= Doctor's Data =

Doctor's Data, Inc. is a clinical laboratory based in St. Charles, Illinois that is often used by practitioners of alternative medicine.

== History ==
Founded in 1972, the company was originally known as Bio Medical Data, Inc. until the early 1980s, when it changed its name to Doctor's Data. It was originally owned by Miller Pharmacal, which was founded by John J. Miller, former research chemist for J.B. Roerig, which was purchased in 1953 by Pfizer. Miller died in 1977, and three owners took control of the company with Ted Lueken as president.

==Controversy==
Doctor's Data has proven controversial because of the four lawsuits that have been filed by people who say that the company victimized them by diagnosing them as having toxic metal poisoning based on their urinalysis tests, and then prescribing them chelation therapy.
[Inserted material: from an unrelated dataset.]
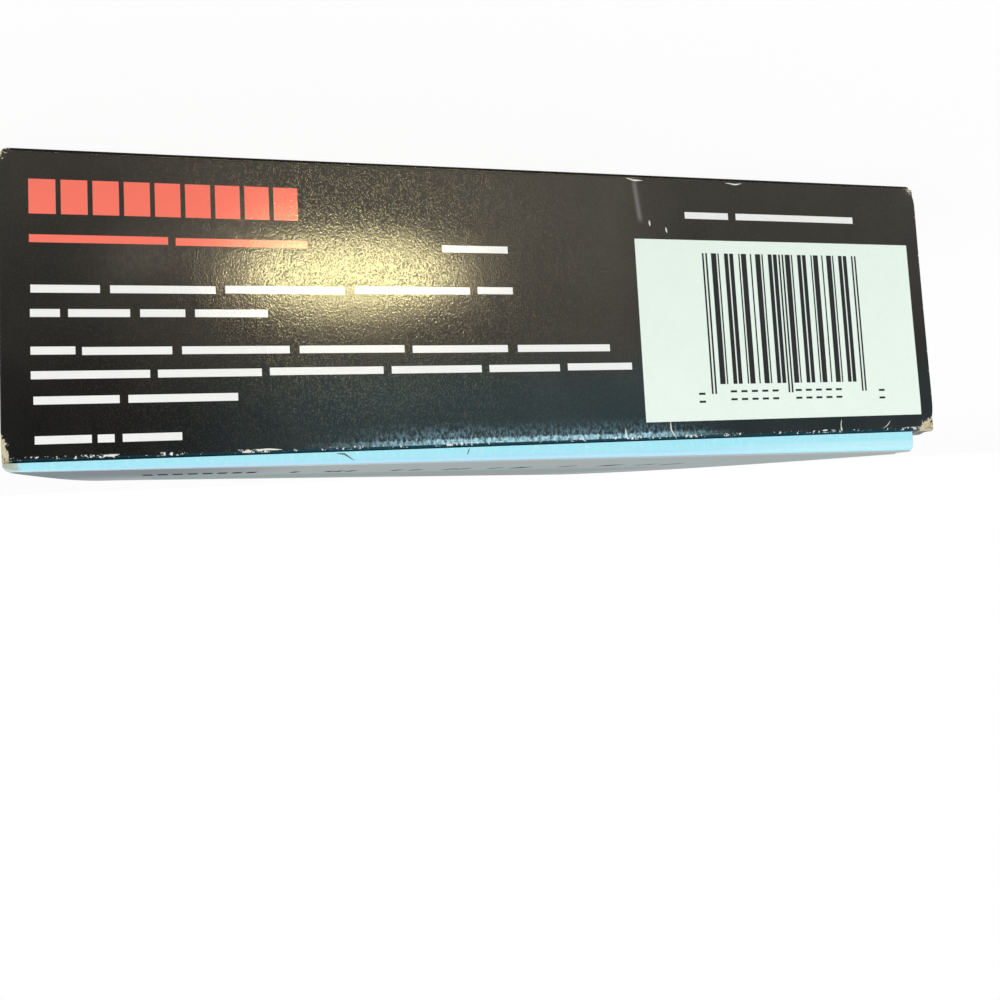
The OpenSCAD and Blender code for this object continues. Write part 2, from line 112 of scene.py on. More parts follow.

According to Patricia Callahan, the problem with these tests and the way they are interpreted is that, after administering a chelator to their patients, "Doctor's Data...compared those drug-provoked results to a reference range calculated for people who had never been given a chelation drug." In addition, they have faced considerable criticism from Stephen Barrett, who has described how provoked urine test reports are used to mislead patients. and has also written negatively about hair analysis in general, which he contends is "unscientific, economically wasteful, and probably illegal." Arthur Allen has also criticized the methodology of their urinalysis tests, saying that they "...present the results [from their urine analysis tests] in such a way that it almost guarantees a finding of "toxicity" for each child." In response to this criticism, Doctor's Data president Ted Lueken argued that "the technique can be valuable when used along with other tests and a doctor's knowledge of his patient." Doctor's Data later sued Barrett on June 18, 2010, accusing him of "...harm[ing] Doctor's Data by transmitting false, fraudulent and defamatory information about this company in a variety of ways" in his writings about the company.